Aim of the exercise => Where a line in the listing contains the string "this", copy that line out.

Excerpted data =>
▬▬▬

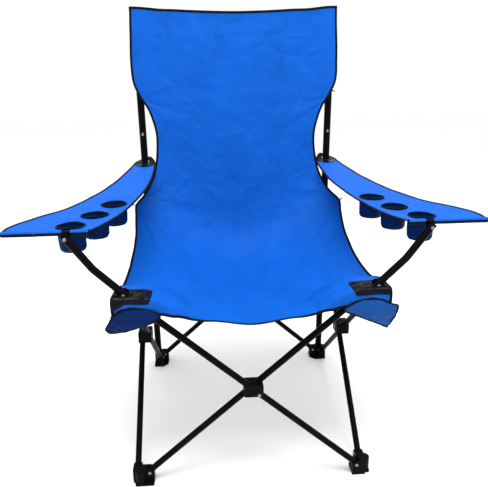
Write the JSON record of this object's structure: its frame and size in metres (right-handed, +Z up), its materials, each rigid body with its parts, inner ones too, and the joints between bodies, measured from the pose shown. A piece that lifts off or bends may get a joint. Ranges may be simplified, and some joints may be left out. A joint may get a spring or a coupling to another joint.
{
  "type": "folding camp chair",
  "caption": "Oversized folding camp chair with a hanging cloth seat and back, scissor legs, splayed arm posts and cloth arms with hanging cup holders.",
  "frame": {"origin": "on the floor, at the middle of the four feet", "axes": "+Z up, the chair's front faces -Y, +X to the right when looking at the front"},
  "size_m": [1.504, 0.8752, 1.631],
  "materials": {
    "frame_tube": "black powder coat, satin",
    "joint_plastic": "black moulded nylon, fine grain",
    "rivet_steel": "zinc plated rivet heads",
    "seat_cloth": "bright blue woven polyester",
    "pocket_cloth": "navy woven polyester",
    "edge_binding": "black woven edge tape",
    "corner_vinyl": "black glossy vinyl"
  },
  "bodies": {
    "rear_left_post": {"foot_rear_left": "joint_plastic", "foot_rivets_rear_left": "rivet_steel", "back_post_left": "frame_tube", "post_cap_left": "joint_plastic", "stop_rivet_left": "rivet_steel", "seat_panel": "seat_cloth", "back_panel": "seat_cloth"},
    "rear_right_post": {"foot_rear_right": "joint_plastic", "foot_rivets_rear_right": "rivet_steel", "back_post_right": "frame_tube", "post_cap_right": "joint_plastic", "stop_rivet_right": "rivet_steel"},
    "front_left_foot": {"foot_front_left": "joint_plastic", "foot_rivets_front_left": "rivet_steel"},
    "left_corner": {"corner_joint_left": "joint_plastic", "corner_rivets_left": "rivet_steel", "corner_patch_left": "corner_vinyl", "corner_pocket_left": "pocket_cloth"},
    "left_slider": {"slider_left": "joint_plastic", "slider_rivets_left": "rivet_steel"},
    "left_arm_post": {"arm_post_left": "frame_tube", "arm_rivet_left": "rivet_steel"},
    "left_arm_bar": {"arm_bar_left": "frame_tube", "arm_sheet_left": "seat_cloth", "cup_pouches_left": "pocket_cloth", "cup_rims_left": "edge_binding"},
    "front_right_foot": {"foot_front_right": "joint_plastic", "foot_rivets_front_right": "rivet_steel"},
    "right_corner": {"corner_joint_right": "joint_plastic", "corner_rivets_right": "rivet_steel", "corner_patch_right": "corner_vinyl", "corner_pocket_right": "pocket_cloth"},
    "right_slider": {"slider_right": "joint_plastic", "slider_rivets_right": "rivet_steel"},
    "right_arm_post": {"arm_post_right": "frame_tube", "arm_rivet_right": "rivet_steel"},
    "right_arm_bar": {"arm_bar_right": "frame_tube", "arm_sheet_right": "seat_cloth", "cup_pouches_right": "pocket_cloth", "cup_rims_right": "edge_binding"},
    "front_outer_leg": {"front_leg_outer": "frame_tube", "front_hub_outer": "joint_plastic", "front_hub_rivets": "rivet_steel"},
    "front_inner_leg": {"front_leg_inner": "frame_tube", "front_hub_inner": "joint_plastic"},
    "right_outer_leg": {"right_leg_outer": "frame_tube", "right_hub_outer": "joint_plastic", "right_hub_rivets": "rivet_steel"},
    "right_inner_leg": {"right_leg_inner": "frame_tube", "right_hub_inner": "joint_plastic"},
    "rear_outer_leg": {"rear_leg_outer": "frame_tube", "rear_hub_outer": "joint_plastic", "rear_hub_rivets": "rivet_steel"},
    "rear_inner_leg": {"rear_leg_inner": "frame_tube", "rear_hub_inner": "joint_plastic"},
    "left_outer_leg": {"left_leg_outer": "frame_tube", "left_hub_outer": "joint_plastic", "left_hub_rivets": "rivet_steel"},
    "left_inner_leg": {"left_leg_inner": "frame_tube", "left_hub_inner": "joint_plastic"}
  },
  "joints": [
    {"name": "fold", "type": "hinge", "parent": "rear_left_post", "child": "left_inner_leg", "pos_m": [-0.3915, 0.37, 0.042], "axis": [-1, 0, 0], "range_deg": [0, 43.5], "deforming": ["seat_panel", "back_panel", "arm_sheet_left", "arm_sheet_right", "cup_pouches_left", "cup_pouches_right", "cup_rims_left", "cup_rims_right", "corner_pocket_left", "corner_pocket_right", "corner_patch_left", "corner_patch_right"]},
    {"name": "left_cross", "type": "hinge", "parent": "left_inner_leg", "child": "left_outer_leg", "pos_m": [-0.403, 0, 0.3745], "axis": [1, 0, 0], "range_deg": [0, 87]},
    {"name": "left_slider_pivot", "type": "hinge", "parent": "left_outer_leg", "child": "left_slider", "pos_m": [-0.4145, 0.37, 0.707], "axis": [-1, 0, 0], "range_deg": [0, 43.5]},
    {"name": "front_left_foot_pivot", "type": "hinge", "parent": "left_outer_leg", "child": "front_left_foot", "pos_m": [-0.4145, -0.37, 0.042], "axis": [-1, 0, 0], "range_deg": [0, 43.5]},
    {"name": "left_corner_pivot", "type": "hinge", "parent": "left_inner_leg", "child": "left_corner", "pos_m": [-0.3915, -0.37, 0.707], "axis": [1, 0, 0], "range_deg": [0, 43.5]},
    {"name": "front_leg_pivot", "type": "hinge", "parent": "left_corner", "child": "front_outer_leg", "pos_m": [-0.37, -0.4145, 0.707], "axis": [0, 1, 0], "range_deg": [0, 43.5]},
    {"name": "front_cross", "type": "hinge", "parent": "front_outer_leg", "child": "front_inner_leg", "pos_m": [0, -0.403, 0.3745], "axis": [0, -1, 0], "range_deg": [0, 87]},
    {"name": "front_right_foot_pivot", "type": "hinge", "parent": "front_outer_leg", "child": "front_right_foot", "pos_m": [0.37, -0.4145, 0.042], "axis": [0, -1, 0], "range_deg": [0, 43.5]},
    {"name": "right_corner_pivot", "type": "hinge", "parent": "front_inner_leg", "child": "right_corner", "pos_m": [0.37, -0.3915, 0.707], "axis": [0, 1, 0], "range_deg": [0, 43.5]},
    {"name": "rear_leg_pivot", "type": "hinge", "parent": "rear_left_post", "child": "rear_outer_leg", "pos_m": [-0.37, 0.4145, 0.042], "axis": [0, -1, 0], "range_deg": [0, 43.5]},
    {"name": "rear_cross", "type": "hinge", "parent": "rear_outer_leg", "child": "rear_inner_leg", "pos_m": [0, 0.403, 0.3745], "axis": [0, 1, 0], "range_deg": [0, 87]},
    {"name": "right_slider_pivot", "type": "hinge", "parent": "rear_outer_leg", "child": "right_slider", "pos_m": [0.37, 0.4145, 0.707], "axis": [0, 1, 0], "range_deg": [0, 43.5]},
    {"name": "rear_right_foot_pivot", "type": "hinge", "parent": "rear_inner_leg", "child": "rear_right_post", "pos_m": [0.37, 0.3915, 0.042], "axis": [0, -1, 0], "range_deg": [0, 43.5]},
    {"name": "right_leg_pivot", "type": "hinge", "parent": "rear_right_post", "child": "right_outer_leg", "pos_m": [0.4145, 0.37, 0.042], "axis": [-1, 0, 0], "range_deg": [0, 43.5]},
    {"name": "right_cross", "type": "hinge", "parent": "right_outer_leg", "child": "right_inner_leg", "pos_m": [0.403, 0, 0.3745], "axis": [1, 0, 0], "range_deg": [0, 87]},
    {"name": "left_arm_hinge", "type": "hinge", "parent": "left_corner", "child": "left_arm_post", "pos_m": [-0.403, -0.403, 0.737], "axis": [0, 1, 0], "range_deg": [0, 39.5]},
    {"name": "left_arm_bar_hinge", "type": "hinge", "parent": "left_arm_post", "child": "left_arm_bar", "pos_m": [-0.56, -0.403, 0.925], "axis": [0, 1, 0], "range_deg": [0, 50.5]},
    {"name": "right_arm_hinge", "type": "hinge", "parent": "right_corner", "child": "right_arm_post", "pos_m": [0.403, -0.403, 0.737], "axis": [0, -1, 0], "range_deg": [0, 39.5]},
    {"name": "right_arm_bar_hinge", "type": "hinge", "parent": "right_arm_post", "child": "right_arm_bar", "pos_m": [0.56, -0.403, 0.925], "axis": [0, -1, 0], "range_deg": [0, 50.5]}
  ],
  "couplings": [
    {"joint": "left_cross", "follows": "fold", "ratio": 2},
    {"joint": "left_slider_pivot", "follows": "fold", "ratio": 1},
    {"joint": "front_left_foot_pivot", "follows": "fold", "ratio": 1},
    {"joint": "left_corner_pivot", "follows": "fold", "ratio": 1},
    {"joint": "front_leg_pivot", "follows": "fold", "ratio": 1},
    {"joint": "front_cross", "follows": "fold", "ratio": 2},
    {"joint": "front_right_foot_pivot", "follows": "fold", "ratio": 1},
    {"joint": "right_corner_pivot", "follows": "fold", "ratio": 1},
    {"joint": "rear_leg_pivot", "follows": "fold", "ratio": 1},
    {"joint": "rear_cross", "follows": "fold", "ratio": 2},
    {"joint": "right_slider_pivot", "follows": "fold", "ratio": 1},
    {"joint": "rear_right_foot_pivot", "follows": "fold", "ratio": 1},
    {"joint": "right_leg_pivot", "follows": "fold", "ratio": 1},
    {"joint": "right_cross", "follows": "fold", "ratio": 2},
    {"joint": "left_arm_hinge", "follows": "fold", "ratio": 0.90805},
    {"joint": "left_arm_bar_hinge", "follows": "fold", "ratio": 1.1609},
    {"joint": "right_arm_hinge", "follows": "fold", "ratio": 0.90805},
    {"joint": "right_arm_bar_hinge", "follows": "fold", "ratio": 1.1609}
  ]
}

▬▬▬

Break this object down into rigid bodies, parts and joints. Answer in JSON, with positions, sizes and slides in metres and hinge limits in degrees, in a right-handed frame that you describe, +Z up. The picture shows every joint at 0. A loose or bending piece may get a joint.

▬▬▬

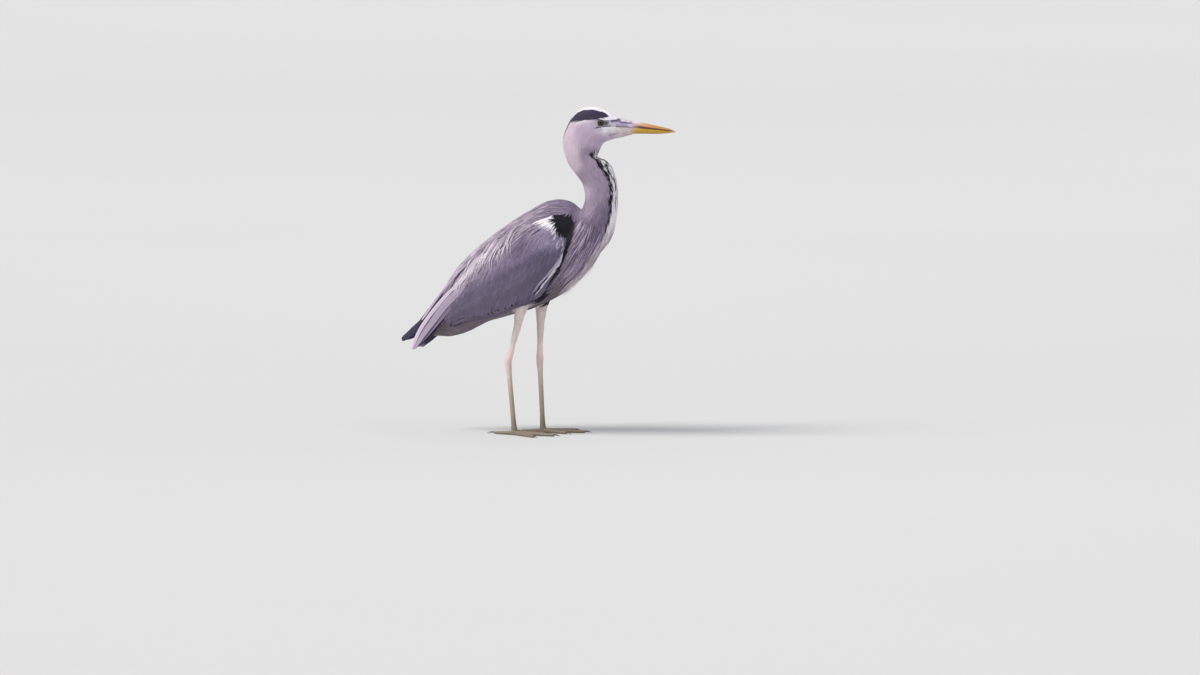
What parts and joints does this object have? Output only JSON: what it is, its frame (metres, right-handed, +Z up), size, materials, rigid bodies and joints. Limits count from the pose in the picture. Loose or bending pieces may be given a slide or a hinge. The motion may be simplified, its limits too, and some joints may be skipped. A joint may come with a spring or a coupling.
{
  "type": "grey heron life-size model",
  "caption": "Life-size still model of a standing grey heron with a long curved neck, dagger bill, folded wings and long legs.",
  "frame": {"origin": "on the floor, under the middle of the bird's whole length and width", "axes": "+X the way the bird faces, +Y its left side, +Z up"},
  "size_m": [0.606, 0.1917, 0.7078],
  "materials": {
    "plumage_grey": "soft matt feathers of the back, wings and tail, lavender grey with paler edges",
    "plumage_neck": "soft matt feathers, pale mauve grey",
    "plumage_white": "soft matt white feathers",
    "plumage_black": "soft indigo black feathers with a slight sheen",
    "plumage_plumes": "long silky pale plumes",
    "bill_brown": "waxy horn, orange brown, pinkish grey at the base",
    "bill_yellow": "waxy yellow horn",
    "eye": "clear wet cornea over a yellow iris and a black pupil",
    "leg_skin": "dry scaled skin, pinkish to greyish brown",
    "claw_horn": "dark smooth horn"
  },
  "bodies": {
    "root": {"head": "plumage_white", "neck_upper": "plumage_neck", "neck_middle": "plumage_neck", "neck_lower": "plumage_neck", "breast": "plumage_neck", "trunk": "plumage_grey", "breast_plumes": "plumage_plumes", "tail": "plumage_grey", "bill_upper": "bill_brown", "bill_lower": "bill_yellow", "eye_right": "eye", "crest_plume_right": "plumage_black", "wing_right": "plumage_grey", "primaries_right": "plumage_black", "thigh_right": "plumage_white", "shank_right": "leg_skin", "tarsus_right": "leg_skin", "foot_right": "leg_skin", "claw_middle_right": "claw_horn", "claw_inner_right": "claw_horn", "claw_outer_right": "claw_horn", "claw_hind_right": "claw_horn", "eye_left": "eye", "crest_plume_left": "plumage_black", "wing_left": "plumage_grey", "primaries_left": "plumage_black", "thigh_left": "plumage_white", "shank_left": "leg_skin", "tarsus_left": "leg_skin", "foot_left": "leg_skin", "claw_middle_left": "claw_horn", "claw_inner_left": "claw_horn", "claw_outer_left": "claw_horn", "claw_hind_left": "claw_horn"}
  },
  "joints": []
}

▬▬▬

Final result =>
Write the JSON record of this object's structure: its frame and size in metres (right-handed, +Z up), its materials, each rigid body with its parts, inner ones too, and the joints between bodies, measured from the pose shown. A piece that lifts off or bends may get a joint. Ranges may be simplified, and some joints may be left out. A joint may get a spring or a coupling to another joint.
Break this object down into rigid bodies, parts and joints. Answer in JSON, with positions, sizes and slides in metres and hinge limits in degrees, in a right-handed frame that you describe, +Z up. The picture shows every joint at 0. A loose or bending piece may get a joint.
What parts and joints does this object have? Output only JSON: what it is, its frame (metres, right-handed, +Z up), size, materials, rigid bodies and joints. Limits count from the pose in the picture. Loose or bending pieces may be given a slide or a hinge. The motion may be simplified, its limits too, and some joints may be skipped. A joint may come with a spring or a coupling.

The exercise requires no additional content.